Task goal
Do any lines in the data below contain "picture"? If so, copy every one of them.

(3D code data)
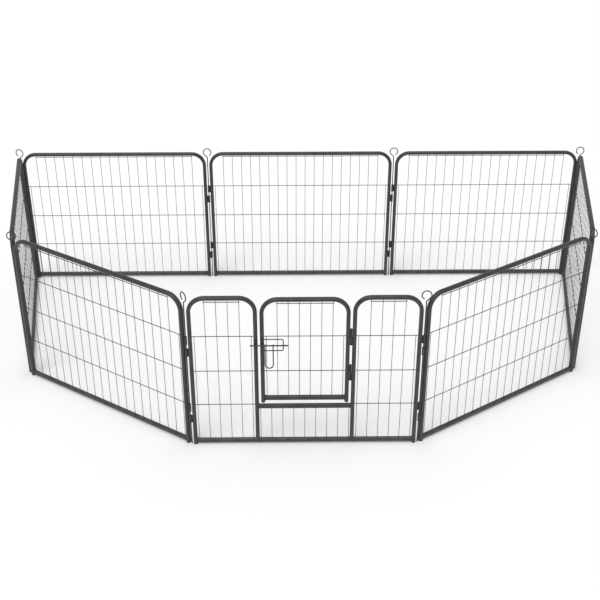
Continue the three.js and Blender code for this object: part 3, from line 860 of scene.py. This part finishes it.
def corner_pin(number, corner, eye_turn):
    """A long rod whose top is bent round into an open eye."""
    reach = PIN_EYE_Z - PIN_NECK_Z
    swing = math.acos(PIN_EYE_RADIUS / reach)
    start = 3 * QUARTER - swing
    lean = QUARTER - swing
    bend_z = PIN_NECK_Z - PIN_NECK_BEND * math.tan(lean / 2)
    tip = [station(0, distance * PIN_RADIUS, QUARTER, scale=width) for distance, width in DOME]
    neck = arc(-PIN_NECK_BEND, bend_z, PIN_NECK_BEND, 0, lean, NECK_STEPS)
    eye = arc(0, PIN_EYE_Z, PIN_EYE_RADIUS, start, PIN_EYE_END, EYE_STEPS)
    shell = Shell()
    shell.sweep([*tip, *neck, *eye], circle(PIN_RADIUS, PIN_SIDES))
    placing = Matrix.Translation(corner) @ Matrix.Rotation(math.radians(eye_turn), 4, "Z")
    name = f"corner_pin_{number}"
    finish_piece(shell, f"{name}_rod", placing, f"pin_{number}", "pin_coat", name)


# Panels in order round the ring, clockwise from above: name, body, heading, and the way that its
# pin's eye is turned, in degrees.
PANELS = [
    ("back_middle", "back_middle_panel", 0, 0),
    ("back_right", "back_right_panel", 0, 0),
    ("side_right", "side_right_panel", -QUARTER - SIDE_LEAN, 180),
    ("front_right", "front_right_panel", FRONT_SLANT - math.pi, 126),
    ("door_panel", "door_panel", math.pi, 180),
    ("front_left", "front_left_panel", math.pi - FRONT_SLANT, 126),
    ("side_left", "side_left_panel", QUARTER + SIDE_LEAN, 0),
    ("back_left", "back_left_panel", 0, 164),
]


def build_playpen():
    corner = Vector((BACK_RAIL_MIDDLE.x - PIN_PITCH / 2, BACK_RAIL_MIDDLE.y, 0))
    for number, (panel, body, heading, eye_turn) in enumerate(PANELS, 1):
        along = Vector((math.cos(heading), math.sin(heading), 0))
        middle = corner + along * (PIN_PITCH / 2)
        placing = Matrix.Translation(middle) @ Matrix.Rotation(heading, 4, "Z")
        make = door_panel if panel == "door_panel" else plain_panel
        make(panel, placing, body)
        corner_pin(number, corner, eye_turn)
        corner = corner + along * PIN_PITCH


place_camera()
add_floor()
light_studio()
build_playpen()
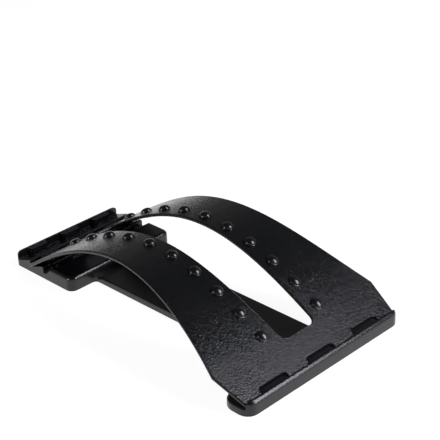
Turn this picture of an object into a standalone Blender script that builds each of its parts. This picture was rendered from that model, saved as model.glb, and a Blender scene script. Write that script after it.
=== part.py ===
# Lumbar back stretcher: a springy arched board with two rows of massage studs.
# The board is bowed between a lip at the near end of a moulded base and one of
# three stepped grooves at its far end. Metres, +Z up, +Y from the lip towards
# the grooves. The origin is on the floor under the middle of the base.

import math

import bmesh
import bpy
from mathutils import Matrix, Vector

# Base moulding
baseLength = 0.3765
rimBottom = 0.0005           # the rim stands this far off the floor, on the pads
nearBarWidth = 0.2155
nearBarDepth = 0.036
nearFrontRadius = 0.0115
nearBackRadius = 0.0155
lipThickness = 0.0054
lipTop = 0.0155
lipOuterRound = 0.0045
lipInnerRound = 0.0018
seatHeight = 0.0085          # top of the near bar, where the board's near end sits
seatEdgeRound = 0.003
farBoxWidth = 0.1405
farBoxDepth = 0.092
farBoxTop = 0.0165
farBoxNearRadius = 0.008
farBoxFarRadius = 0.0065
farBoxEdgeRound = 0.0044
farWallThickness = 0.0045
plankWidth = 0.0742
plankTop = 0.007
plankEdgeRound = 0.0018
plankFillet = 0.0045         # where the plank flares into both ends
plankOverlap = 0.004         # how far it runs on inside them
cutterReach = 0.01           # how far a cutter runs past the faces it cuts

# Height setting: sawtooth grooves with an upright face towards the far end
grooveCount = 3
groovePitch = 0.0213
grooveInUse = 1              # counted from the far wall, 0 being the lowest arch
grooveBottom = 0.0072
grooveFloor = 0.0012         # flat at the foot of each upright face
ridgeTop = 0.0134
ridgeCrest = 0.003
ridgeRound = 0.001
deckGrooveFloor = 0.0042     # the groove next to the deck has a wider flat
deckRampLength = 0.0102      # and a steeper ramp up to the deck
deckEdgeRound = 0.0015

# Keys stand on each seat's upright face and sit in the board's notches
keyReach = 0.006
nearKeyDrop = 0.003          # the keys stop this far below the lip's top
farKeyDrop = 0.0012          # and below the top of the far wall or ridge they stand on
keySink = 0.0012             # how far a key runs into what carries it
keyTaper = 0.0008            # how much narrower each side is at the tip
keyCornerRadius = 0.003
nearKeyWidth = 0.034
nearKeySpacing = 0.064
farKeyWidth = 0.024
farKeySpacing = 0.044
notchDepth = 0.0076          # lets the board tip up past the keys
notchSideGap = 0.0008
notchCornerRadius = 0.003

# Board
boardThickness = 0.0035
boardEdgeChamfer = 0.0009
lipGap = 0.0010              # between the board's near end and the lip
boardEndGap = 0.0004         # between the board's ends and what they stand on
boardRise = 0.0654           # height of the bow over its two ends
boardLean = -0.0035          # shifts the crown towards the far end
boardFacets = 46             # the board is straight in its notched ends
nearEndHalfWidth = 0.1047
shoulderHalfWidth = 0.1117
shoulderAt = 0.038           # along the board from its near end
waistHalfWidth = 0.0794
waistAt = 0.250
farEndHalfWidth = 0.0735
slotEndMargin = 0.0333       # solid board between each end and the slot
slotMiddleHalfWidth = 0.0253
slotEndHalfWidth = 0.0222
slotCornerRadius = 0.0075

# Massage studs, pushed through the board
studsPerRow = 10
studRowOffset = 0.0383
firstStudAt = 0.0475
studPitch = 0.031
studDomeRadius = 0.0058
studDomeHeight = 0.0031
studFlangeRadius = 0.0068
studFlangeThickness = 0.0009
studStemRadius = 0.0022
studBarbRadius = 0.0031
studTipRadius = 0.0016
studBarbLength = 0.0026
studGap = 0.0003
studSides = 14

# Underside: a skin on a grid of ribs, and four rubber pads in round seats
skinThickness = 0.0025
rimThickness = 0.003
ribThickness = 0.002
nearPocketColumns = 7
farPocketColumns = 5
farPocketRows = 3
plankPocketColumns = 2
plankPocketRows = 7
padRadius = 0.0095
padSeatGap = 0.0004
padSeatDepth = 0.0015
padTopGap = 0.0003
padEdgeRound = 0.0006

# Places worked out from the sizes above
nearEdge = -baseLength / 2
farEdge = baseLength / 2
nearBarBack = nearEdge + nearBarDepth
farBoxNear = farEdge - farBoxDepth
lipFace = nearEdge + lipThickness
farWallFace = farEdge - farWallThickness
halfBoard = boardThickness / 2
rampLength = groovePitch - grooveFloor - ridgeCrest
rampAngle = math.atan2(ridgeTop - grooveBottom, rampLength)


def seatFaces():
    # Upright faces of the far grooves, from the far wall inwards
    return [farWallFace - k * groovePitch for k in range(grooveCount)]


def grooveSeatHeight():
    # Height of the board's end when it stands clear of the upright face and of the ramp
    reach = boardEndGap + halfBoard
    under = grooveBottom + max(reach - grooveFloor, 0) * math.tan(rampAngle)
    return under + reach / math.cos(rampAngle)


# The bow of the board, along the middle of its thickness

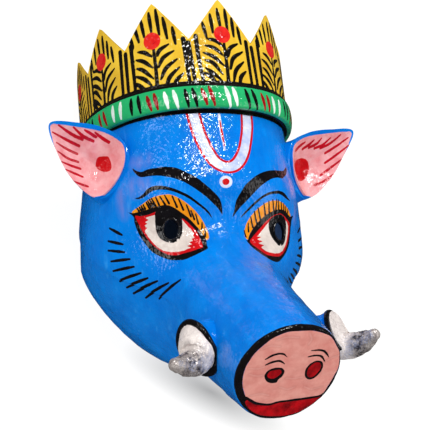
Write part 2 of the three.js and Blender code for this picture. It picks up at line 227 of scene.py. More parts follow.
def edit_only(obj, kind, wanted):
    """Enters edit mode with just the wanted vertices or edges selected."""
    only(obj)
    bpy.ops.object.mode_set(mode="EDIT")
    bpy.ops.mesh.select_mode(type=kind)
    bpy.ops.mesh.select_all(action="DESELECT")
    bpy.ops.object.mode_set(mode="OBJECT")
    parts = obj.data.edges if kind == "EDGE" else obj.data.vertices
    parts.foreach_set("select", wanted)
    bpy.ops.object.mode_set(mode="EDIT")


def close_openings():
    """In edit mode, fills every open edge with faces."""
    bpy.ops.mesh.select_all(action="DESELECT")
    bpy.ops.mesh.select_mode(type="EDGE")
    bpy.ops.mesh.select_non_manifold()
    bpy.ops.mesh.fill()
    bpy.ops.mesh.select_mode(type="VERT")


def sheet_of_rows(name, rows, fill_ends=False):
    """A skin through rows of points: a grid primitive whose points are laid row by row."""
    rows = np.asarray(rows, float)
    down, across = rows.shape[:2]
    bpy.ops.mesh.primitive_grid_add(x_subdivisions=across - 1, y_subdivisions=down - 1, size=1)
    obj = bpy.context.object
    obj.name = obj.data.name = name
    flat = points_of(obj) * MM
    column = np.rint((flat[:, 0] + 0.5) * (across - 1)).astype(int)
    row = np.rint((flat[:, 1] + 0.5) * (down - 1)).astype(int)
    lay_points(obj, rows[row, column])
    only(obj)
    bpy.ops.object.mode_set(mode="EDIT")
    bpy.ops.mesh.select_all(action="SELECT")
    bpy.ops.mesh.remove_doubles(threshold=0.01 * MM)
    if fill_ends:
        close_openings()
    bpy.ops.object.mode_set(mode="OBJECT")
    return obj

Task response
Turn this picture of an object into a standalone Blender script that builds each of its parts. This picture was rendered from that model, saved as model.glb, and a Blender scene script. Write that script after it.
Write part 2 of the three.js and Blender code for this picture. It picks up at line 227 of scene.py. More parts follow.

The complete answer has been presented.